Elder Financial Abuse

Senior citizens are particularly vulnerable to instances of securities fraud. Under most state laws, including California, victims of elder financial abuse may be able to recover treble punitive damages and legal fees if money or property was stolen or wrongfully taken from them. Elder financial abuse is often committed by family members or caregivers but can also include banks, stockbrokers or other financial professionals that directly or indirectly assist someone in financially abusing an elder.

Anyone who suspects that a senior citizen is the victim of financial abuse should report it to the police or local adult protective services agency. Financial institutions are usually the first line of defense for detecting and preventing financial elder abuse. They are required by law in most states, including California, to report financial elder abuse whenever there is a reasonable suspicion that financial abuse has been committed upon an elderly person.
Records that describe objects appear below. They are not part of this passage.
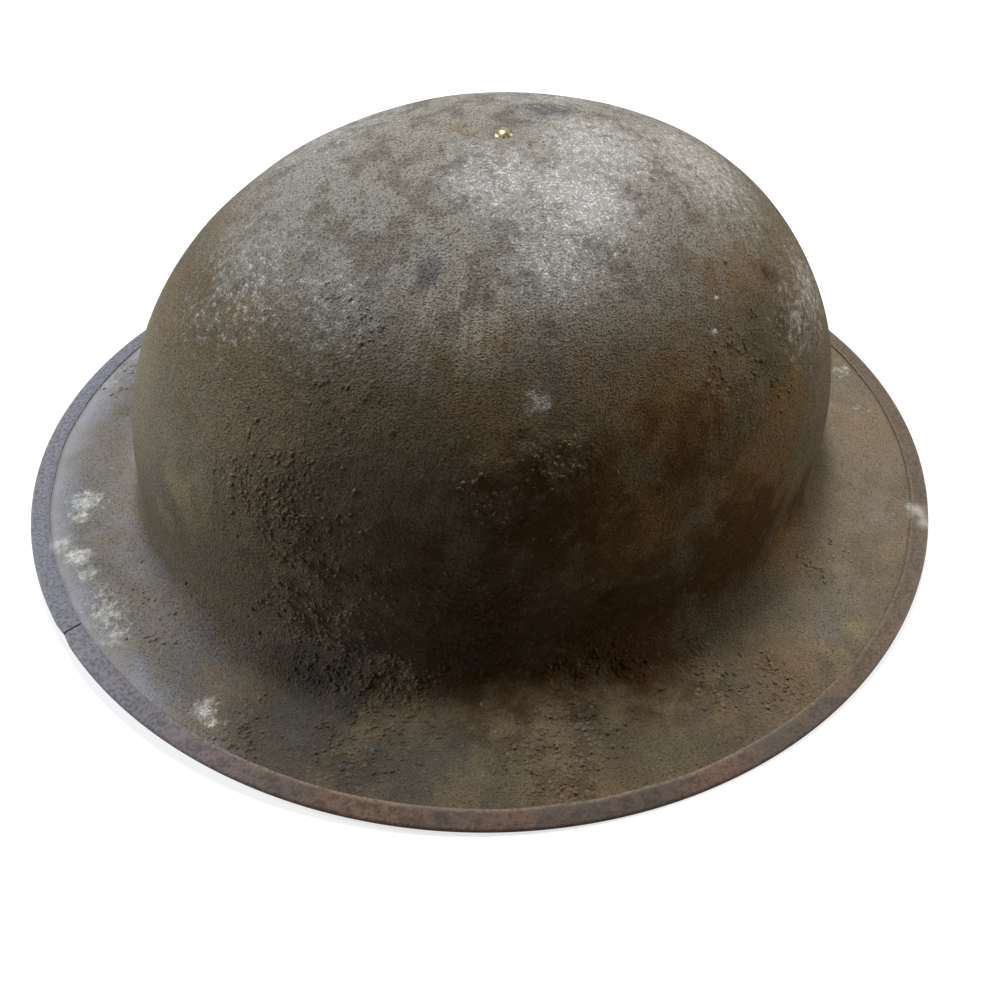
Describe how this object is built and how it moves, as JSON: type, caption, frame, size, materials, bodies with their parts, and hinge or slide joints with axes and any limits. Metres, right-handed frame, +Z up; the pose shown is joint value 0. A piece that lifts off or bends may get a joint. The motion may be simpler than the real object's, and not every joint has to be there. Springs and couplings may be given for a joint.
{
  "type": "steel soup-bowl helmet",
  "caption": "Steel helmet with a round dome, a broad flat brim with a folded rim band, a leather and net liner on rubber buffers, and a chinstrap on wire bails.",
  "frame": {"origin": "on the table under the middle of the brim, at the level of the flats worn on the underside of the rim band", "axes": "+X to the front, along the brim's length; +Y to the wearer's left; +Z up through the crown rivet"},
  "size_m": [0.3048, 0.2878, 0.1245],
  "materials": {
    "olive_painted_steel": "matt dark olive brown paint with sand in it, worn and stained",
    "worn_rim_steel": "dull grey brown, paint worn off the fold",
    "aged_brass": "aged, bright on the dome",
    "dull_steel": "dull and lightly rusted",
    "tinned_rivets": "tinned, dull",
    "grey_felt": "pressed felt",
    "brown_leather": "old brown leather, dark at the edges",
    "cotton_twine": "unbleached cotton twine",
    "black_rubber": "matt, perished"
  },
  "bodies": {
    "helmet": {"shell": "olive_painted_steel", "rim_band": "worn_rim_steel", "crown_rivet": "aged_brass", "crown_washer": "dull_steel", "crown_pad": "grey_felt", "long_crown_strap": "brown_leather", "cross_crown_strap": "brown_leather", "crown_strap_rivets": "tinned_rivets", "headband": "brown_leather", "net": "cotton_twine", "net_drawstring": "cotton_twine", "buffer_strip": "brown_leather", "rubber_buffers": "black_rubber", "buffer_rivets": "tinned_rivets", "left_lug_rivet": "olive_painted_steel", "right_lug_rivet": "olive_painted_steel"},
    "left_lug": {"left_lug": "dull_steel"},
    "right_lug": {"right_lug": "dull_steel"},
    "left_bail": {"left_bail": "dull_steel"},
    "right_bail": {"right_bail": "dull_steel"},
    "chinstrap": {"chinstrap_short": "brown_leather", "chinstrap_long": "brown_leather", "left_loop_rivet": "aged_brass", "right_loop_rivet": "aged_brass"},
    "buckle": {"slide_buckle": "dull_steel"},
    "keeper": {"strap_keeper": "brown_leather"}
  },
  "joints": [
    {"name": "chinstrap_swing", "type": "hinge", "parent": "helmet", "child": "left_lug", "pos_m": [0, 0.09196, 0.029], "axis": [0, -1, 0], "range_deg": [0, 150]},
    {"name": "right_lug_swing", "type": "hinge", "parent": "helmet", "child": "right_lug", "pos_m": [0, -0.09196, 0.029], "axis": [0, -1, 0], "range_deg": [0, 150]},
    {"name": "left_bail_swing", "type": "hinge", "parent": "left_lug", "child": "left_bail", "pos_m": [-0.00934, 0.08951, 0.02729], "axis": [-0.18, 0, 0.9837], "range_deg": [-8, 8]},
    {"name": "right_bail_swing", "type": "hinge", "parent": "right_lug", "child": "right_bail", "pos_m": [-0.00934, -0.08951, 0.02729], "axis": [-0.18, 0, 0.9837], "range_deg": [-8, 8]},
    {"name": "chinstrap_sway", "type": "hinge", "parent": "left_bail", "child": "chinstrap", "pos_m": [-0.01982, 0.08206, 0.02537], "axis": [-0.18, 0, 0.9837], "range_deg": [-9, 9]},
    {"name": "buckle_slide", "type": "slide", "parent": "chinstrap", "child": "buckle", "axis": [-0.9093, -0.3814, -0.1664], "range_m": [-0.007, 0.008]},
    {"name": "keeper_slide", "type": "slide", "parent": "chinstrap", "child": "keeper", "axis": [-0.9093, -0.3814, -0.1664], "range_m": [-0.005, 0.008]}
  ],
  "couplings": [
    {"joint": "right_lug_swing", "follows": "chinstrap_swing", "ratio": 1},
    {"joint": "right_bail_swing", "follows": "left_bail_swing", "ratio": 1},
    {"joint": "chinstrap_sway", "follows": "left_bail_swing", "ratio": -1.0909}
  ]
}
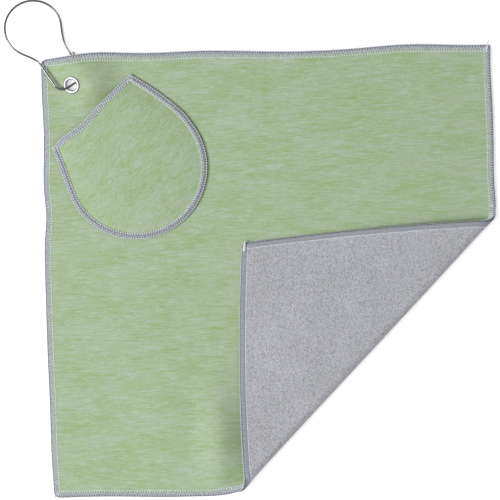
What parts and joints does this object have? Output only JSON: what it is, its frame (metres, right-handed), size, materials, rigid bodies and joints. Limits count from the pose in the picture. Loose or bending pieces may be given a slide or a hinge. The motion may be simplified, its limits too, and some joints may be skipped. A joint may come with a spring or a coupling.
{
  "type": "golf towel",
  "caption": "Square two-sided towel laid flat with a corner folded over, a round ball pocket, and a metal eyelet that holds a bulb-shaped spring hook.",
  "frame": {"origin": "middle of the unfolded towel, on its underside, where the towel lies on a table", "axes": "+X along the towel's top edge to the right, +Y up its left edge towards the eyelet's corner, +Z out of its face"},
  "size_m": [0.3224, 0.3332, 0.0123],
  "materials": {
    "knit": "soft heather knit with fine streaks along the width",
    "terry": "short-loop terry, matt",
    "overlock_thread": "wrapped overlock stitching, slightly glossy thread",
    "seam_thread": "lockstitch thread",
    "nickel_plate": "bright nickel plate",
    "spring_wire": "bright nickel-plated spring wire"
  },
  "bodies": {
    "towel": {"towel_backing": "terry", "towel_face": "knit", "fold_backing": "terry", "fold_face": "knit", "hem_top": "overlock_thread", "hem_left": "overlock_thread", "hem_bottom": "overlock_thread", "hem_right": "overlock_thread", "pocket_lining": "terry", "pocket_panel": "knit", "pocket_hem": "overlock_thread", "pocket_mouth_hem": "overlock_thread", "pocket_seam": "seam_thread", "eyelet_barrel": "nickel_plate", "eyelet_washer": "nickel_plate"},
    "corner_flap": {"flap_backing": "terry", "flap_face": "knit", "flap_hem_upper": "overlock_thread", "flap_hem_side": "overlock_thread"},
    "hook": {"hook_wire": "spring_wire"},
    "gate": {"hook_gate": "spring_wire"}
  },
  "joints": [
    {"name": "corner_fold", "type": "hinge", "parent": "towel", "child": "corner_flap", "pos_m": [0.15192, 0.03518, 0.0056], "axis": [0.6953, 0.7187, 0], "range_deg": [0, 179], "deforming": ["fold_backing", "fold_face"]},
    {"name": "hook_swing", "type": "hinge", "parent": "towel", "child": "hook", "pos_m": [-0.128, 0.129, 0.0047], "axis": [0, 0, 1], "range_deg": [-17, 6]},
    {"name": "gate_spring", "type": "hinge", "parent": "hook", "child": "gate", "pos_m": [-0.1631, 0.18347, 0.00369], "axis": [0, 0, -1], "range_deg": [0, 8], "stiffness_Nm_per_rad": 0.02, "springref_deg": -17.19}
  ]
}
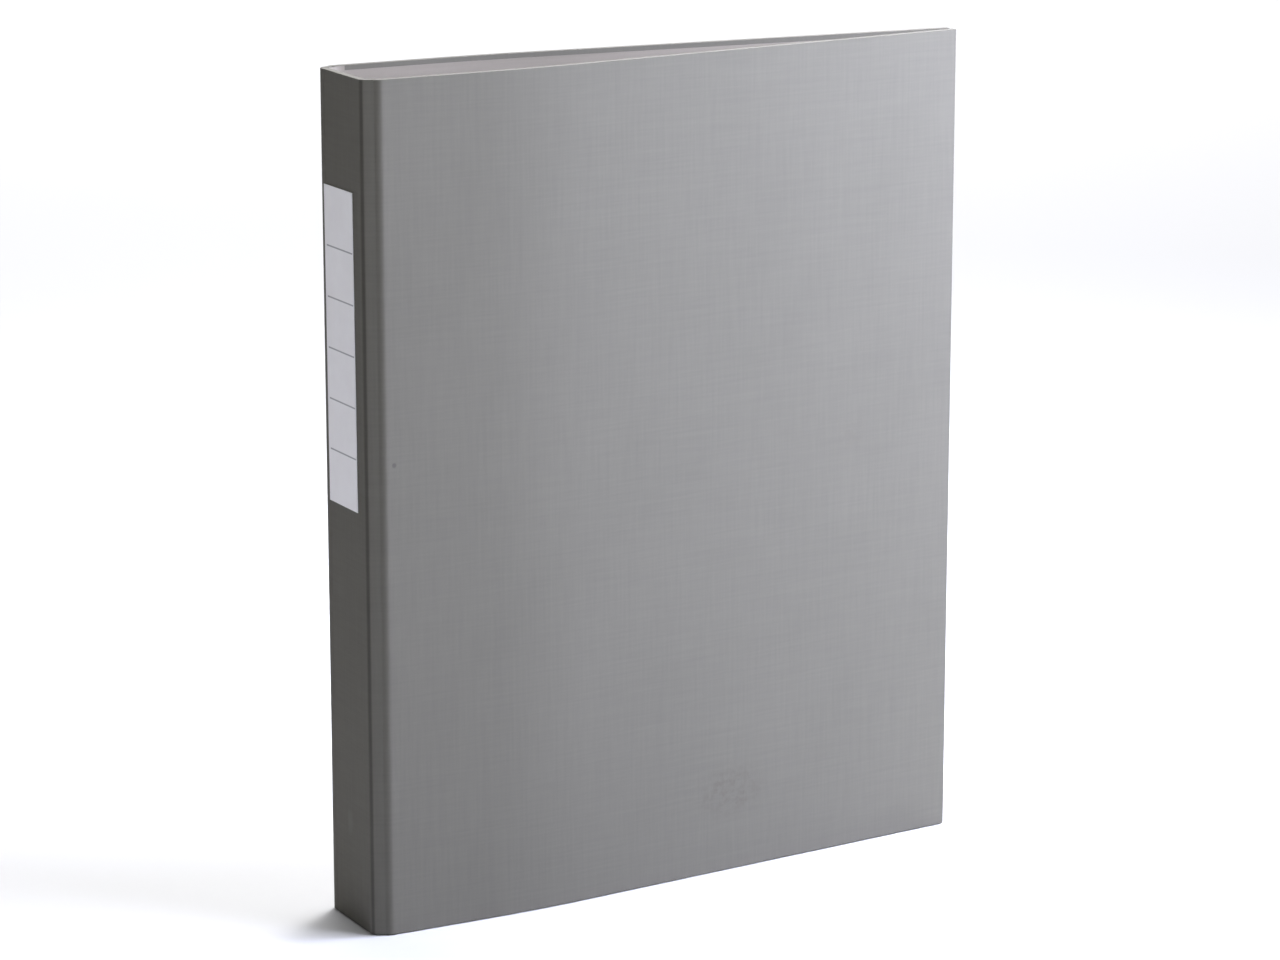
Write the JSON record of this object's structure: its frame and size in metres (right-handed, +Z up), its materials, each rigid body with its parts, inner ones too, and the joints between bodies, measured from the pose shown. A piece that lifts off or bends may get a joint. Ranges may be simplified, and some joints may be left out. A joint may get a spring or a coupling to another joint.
{
  "type": "ring binder",
  "caption": "Upright A4 ring binder in grey linen-embossed book cloth, with a ruled white spine label, hinged covers and an opening ring mechanism inside the back cover.",
  "frame": {"origin": "under the middle of the closed binder, on the surface that it stands on", "axes": "+X from the spine to the fore edge, +Y from the front cover to the back cover, +Z up"},
  "size_m": [0.2554, 0.0432, 0.316],
  "materials": {
    "book_cloth": "linen-embossed book cloth, matt",
    "pasteboard": "grey pasteboard, bare edges",
    "lining_paper": "ribbed grey paper, matt",
    "label_paper": "smooth white paper",
    "plated_steel": "bright nickel plate"
  },
  "bodies": {
    "spine": {"spine_cloth": "book_cloth", "spine_board": "pasteboard", "spine_lining": "lining_paper", "spine_label": "label_paper"},
    "front_strip": {"front_strip_cloth": "book_cloth", "front_strip_board": "pasteboard", "front_strip_lining": "lining_paper"},
    "front_cover": {"front_cover_cloth": "book_cloth", "front_cover_board": "pasteboard", "front_cover_lining": "lining_paper"},
    "back_strip": {"back_strip_cloth": "book_cloth", "back_strip_board": "pasteboard", "back_strip_lining": "lining_paper"},
    "back_cover": {"back_cover_cloth": "book_cloth", "back_cover_board": "pasteboard", "back_cover_lining": "lining_paper", "mechanism_housing": "plated_steel", "upper_lever_pin": "plated_steel", "lower_lever_pin": "plated_steel", "upper_rivet": "plated_steel", "lower_rivet": "plated_steel"},
    "spine_side_rings": {"spine_side_blade": "plated_steel", "spine_side_ring_1": "plated_steel", "spine_side_ring_2": "plated_steel", "spine_side_ring_3": "plated_steel", "spine_side_ring_4": "plated_steel"},
    "fore_side_rings": {"fore_side_blade": "plated_steel", "fore_side_ring_1": "plated_steel", "fore_side_ring_2": "plated_steel", "fore_side_ring_3": "plated_steel", "fore_side_ring_4": "plated_steel"},
    "upper_lever": {"upper_lever": "plated_steel"},
    "lower_lever": {"lower_lever": "plated_steel"}
  },
  "joints": [
    {"name": "front_corner_crease", "type": "hinge", "parent": "spine", "child": "front_strip", "pos_m": [-0.12689, -0.01785, 0.158], "axis": [0, 0, -1], "range_deg": [0, 111]},
    {"name": "front_groove_crease", "type": "hinge", "parent": "front_strip", "child": "front_cover", "pos_m": [-0.12303, -0.02036, 0.158], "axis": [0, 0, -1], "range_deg": [0, 69]},
    {"name": "back_corner_crease", "type": "hinge", "parent": "spine", "child": "back_strip", "pos_m": [-0.12689, 0.01655, 0.158], "axis": [0, 0, 1], "range_deg": [0, 111]},
    {"name": "back_groove_crease", "type": "hinge", "parent": "back_strip", "child": "back_cover", "pos_m": [-0.12303, 0.01905, 0.158], "axis": [0, 0, 1], "range_deg": [0, 69]},
    {"name": "spine_side_opening", "type": "hinge", "parent": "back_cover", "child": "spine_side_rings", "pos_m": [-0.10959, 0.01391, 0.158], "axis": [0, 0, -1], "range_deg": [0, 16]},
    {"name": "fore_side_opening", "type": "hinge", "parent": "back_cover", "child": "fore_side_rings", "pos_m": [-0.09119, 0.01391, 0.158], "axis": [0, 0, 1], "range_deg": [0, 16]},
    {"name": "upper_lever_press", "type": "hinge", "parent": "back_cover", "child": "upper_lever", "pos_m": [-0.10039, 0.0149, 0.288], "axis": [-1, 0, 0], "range_deg": [0, 15]},
    {"name": "lower_lever_press", "type": "hinge", "parent": "back_cover", "child": "lower_lever", "pos_m": [-0.10039, 0.0149, 0.028], "axis": [1, 0, 0], "range_deg": [0, 15]}
  ],
  "couplings": [
    {"joint": "front_corner_crease", "follows": "front_groove_crease", "ratio": 1.6},
    {"joint": "back_corner_crease", "follows": "back_groove_crease", "ratio": 1.6},
    {"joint": "fore_side_opening", "follows": "spine_side_opening", "ratio": 1},
    {"joint": "upper_lever_press", "follows": "spine_side_opening", "ratio": 0.9375},
    {"joint": "lower_lever_press", "follows": "spine_side_opening", "ratio": 0.9375}
  ]
}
Some warning signs that a stockbroker or other financial professional may be committing (or assisting in) financial abuse of an elder include:

  • The stockbroker develops a close relationship with the elderly person, a family member or caregiver.
  • The elderly person has given trading authorization or discretion over their account to the broker, a family member or caregiver.
  • The elderly person's brokerage account is being churned or excessively traded creating large commissions for the broker.
  • The elderly person is being asked to invest in risky investments such as private placements, start-up companies, promissory notes or hedge funds.
  • There have been unusual withdrawals, credit card activity or loans in the elderly person's account.
  • The elderly person has written checks directly to the broker.